* [What you have to do]: Of the lines in the entries below, state how many hold the word "parts". Say nothing else.

* [Input data]:
▼
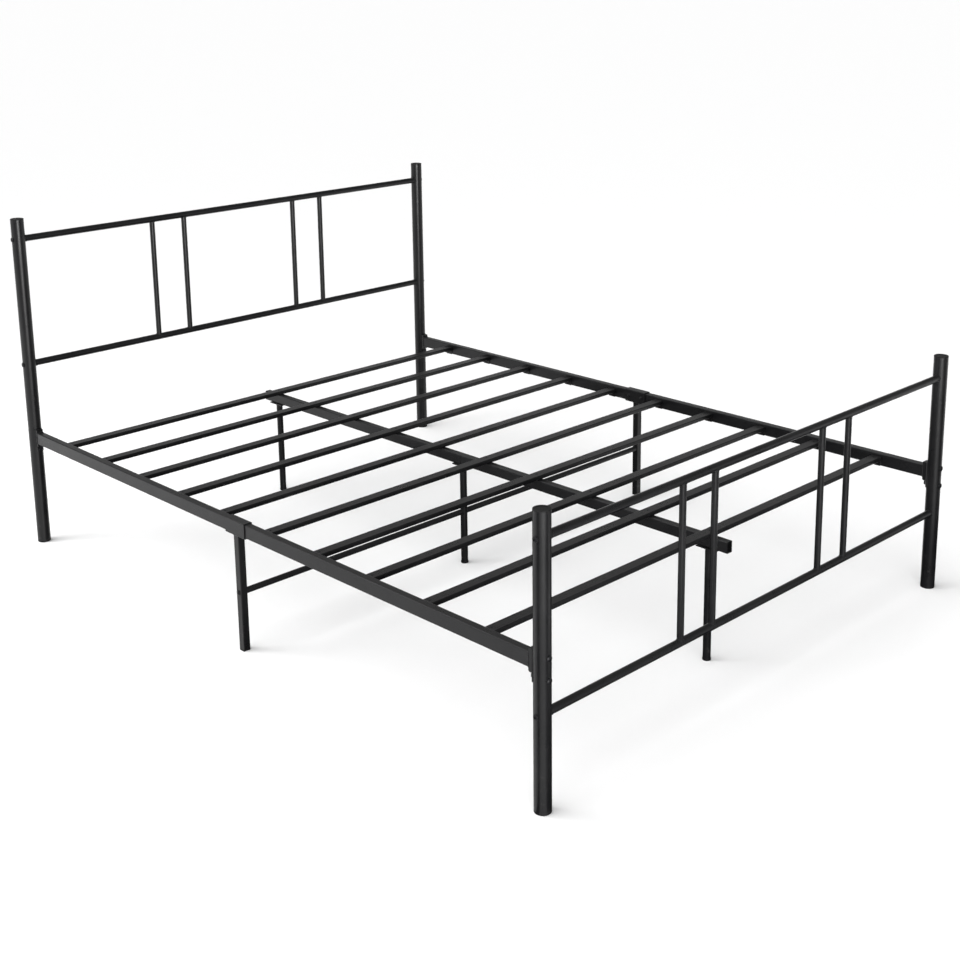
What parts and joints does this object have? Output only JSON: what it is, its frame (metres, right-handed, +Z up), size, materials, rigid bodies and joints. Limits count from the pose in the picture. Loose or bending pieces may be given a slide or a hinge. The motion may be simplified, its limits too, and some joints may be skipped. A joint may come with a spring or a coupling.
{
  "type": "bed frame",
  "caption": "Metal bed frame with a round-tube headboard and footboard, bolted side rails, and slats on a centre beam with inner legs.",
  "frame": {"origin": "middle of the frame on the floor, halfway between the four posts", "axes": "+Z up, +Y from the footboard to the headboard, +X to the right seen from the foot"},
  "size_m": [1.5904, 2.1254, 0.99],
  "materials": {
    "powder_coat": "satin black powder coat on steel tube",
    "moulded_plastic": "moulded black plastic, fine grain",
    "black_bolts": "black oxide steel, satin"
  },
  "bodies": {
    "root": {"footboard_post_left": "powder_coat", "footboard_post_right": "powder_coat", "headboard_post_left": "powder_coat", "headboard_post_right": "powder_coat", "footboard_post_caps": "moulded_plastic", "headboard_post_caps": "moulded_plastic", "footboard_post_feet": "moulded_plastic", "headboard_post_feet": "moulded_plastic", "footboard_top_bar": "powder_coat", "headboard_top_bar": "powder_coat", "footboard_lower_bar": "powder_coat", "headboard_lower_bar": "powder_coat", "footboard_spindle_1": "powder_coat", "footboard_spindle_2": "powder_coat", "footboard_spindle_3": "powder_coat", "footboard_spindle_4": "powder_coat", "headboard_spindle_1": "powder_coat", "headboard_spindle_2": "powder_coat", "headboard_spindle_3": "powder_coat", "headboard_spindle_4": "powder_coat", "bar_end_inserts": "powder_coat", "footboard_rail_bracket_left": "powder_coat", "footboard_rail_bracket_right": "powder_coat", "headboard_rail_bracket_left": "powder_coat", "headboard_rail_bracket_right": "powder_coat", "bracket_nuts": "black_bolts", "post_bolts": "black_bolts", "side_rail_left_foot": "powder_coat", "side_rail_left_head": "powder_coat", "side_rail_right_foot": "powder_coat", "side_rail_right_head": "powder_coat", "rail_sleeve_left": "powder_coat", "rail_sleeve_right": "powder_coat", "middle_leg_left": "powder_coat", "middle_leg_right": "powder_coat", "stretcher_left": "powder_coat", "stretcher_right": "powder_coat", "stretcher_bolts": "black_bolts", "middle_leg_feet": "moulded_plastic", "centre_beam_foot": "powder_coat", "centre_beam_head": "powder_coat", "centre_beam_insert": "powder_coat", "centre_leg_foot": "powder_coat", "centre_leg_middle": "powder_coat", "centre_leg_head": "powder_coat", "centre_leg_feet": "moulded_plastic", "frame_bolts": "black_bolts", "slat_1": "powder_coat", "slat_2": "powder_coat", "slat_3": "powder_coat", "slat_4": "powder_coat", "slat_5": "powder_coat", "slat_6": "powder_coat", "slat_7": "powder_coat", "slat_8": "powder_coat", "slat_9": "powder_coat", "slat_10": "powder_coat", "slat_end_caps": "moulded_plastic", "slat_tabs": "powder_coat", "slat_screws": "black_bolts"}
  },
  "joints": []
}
▲
▼
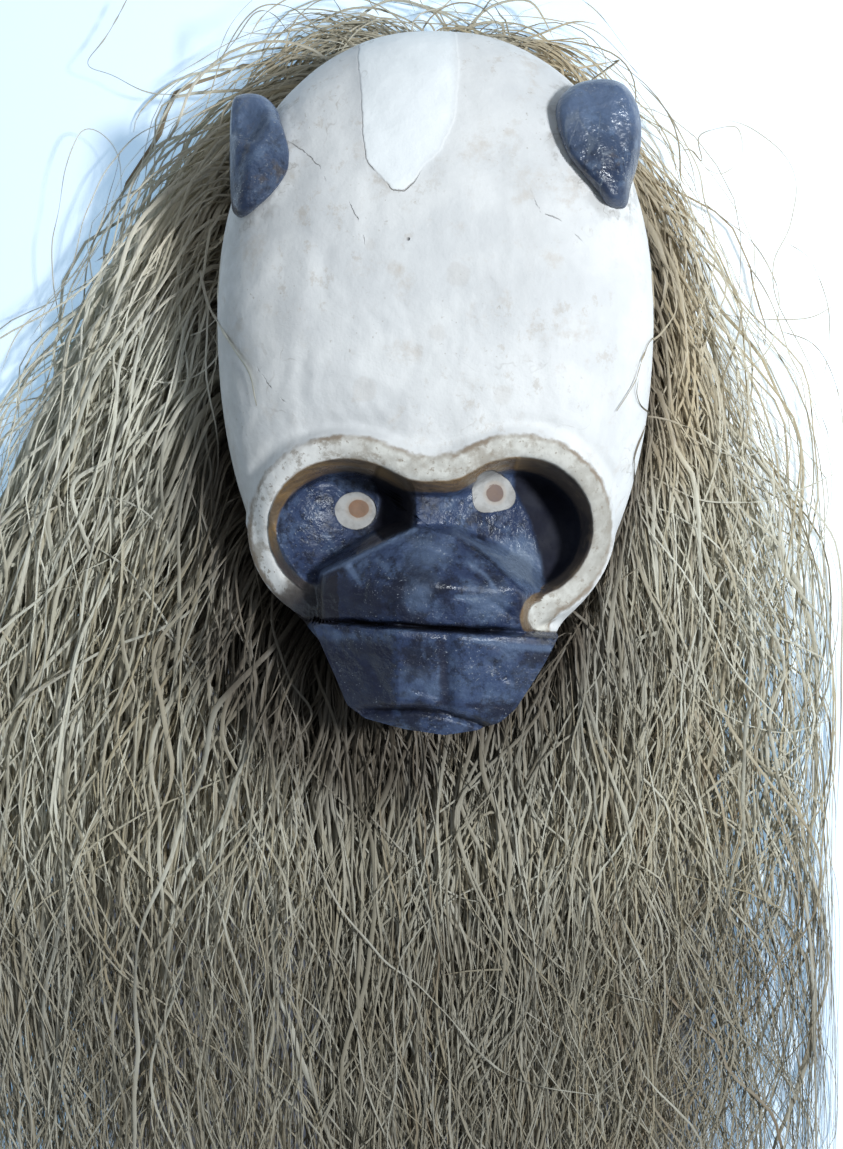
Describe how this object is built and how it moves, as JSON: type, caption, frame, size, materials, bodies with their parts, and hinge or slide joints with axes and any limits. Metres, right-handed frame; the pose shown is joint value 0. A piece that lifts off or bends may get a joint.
▲
▼
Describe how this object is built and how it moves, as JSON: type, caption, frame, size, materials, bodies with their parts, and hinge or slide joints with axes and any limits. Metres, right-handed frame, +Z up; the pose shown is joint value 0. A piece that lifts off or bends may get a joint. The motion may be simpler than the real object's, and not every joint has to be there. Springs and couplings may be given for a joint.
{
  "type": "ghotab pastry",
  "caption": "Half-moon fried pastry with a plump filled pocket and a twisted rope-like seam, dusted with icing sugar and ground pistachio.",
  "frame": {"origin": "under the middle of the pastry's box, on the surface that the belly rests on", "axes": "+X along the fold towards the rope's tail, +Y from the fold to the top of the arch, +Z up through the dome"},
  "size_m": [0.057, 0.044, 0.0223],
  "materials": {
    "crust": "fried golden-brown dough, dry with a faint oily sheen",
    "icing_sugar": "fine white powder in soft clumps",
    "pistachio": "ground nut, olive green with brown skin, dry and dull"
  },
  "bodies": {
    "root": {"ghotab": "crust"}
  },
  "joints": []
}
▲
* [Final result]: 3